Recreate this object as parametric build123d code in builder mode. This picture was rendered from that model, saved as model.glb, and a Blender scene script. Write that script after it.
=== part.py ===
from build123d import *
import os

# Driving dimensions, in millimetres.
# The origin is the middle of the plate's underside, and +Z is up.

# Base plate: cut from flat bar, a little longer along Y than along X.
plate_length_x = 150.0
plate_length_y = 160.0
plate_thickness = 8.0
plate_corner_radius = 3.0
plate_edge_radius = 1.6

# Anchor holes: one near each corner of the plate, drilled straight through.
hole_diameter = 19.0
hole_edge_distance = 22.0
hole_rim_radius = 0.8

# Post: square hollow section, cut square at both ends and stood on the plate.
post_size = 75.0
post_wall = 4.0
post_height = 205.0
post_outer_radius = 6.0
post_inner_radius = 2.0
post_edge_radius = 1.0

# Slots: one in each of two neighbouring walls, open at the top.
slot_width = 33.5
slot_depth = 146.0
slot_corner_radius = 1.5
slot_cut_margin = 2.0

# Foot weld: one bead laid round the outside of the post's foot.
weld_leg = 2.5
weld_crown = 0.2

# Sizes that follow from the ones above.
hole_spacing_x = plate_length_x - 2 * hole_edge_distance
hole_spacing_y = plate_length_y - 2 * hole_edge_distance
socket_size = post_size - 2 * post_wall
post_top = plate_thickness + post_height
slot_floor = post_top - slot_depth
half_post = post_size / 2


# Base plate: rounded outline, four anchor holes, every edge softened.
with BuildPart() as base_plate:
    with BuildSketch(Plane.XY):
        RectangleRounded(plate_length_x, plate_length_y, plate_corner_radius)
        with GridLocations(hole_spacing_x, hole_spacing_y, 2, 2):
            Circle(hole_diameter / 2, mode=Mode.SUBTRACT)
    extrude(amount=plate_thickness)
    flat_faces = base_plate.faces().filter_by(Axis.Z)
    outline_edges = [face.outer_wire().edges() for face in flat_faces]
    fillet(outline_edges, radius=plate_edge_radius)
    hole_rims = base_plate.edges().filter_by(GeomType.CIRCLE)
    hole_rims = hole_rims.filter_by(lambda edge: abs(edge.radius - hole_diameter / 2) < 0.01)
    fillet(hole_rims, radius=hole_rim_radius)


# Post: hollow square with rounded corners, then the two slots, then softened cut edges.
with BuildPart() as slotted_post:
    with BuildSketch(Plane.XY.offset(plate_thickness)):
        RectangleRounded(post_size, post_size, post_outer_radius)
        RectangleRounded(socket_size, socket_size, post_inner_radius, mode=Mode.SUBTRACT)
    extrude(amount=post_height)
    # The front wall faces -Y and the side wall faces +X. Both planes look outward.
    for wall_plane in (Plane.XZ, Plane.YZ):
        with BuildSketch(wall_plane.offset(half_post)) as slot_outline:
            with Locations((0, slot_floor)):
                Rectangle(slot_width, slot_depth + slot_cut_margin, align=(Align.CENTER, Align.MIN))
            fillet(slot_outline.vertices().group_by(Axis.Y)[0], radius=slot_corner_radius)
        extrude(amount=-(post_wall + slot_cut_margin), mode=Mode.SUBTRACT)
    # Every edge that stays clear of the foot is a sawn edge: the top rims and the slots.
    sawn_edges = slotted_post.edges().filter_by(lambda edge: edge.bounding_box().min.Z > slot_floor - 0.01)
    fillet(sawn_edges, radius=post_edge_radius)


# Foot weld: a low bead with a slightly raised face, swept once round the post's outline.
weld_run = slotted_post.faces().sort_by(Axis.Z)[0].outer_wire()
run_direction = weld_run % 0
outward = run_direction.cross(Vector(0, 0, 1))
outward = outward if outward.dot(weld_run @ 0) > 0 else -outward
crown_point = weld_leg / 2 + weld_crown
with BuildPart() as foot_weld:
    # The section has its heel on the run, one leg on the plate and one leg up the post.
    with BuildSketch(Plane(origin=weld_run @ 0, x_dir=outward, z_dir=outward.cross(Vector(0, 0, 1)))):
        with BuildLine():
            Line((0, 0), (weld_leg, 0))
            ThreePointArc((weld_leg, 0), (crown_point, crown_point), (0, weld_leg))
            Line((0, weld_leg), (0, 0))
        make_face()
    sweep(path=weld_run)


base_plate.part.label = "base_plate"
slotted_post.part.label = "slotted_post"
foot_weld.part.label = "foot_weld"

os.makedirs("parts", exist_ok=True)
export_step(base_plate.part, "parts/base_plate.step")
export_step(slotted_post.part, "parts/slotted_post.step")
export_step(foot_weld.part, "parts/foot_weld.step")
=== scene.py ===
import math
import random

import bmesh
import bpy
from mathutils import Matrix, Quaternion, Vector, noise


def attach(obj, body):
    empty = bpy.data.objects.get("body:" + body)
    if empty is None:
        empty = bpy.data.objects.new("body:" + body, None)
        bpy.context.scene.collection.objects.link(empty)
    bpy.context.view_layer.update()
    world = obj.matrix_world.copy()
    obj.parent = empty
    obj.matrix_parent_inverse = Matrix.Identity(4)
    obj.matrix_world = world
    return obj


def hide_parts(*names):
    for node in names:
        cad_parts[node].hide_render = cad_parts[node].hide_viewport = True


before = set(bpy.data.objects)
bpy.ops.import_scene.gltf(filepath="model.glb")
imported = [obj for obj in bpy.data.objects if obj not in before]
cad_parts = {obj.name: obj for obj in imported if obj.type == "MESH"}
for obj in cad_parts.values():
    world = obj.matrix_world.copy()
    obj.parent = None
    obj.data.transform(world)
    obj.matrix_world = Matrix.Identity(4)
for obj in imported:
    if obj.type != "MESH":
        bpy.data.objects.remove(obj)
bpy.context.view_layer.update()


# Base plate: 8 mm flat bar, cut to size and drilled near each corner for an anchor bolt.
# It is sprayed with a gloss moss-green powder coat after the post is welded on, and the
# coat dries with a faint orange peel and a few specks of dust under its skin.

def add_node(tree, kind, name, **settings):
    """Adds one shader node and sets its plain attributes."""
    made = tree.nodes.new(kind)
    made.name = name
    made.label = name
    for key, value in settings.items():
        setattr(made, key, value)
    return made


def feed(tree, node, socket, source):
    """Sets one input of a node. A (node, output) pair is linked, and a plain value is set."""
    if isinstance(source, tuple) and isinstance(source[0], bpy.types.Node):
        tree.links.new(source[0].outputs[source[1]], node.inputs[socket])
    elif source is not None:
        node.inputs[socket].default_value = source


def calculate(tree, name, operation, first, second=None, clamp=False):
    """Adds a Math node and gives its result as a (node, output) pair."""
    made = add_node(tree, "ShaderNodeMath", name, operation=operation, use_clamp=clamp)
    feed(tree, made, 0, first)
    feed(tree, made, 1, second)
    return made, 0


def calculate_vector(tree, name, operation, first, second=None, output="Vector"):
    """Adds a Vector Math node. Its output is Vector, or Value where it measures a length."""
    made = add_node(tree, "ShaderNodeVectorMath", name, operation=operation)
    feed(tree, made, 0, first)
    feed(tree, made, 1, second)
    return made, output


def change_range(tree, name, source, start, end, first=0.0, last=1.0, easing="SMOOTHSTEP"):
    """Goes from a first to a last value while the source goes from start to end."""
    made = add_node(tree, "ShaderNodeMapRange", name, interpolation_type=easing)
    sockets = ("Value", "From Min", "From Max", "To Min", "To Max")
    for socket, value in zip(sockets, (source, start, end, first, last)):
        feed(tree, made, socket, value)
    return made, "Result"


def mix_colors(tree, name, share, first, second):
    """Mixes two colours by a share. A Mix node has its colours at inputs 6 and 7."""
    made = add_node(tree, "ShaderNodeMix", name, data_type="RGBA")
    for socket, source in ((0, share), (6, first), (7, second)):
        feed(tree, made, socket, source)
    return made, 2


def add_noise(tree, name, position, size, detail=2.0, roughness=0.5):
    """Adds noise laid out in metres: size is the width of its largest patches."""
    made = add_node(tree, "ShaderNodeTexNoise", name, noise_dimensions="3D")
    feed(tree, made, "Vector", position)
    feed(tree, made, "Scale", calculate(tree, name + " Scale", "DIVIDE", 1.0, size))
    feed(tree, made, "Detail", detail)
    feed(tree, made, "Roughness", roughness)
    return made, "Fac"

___

Print exactly the lines above from the one with "before = set(bpy.data.objects)" to the one with "# coat dries", including both.

before = set(bpy.data.objects)
bpy.ops.import_scene.gltf(filepath="model.glb")
imported = [obj for obj in bpy.data.objects if obj not in before]
cad_parts = {obj.name: obj for obj in imported if obj.type == "MESH"}
for obj in cad_parts.values():
    world = obj.matrix_world.copy()
    obj.parent = None
    obj.data.transform(world)
    obj.matrix_world = Matrix.Identity(4)
for obj in imported:
    if obj.type != "MESH":
        bpy.data.objects.remove(obj)
bpy.context.view_layer.update()


# Base plate: 8 mm flat bar, cut to size and drilled near each corner for an anchor bolt.
# It is sprayed with a gloss moss-green powder coat after the post is welded on, and the
# coat dries with a faint orange peel and a few specks of dust under its skin.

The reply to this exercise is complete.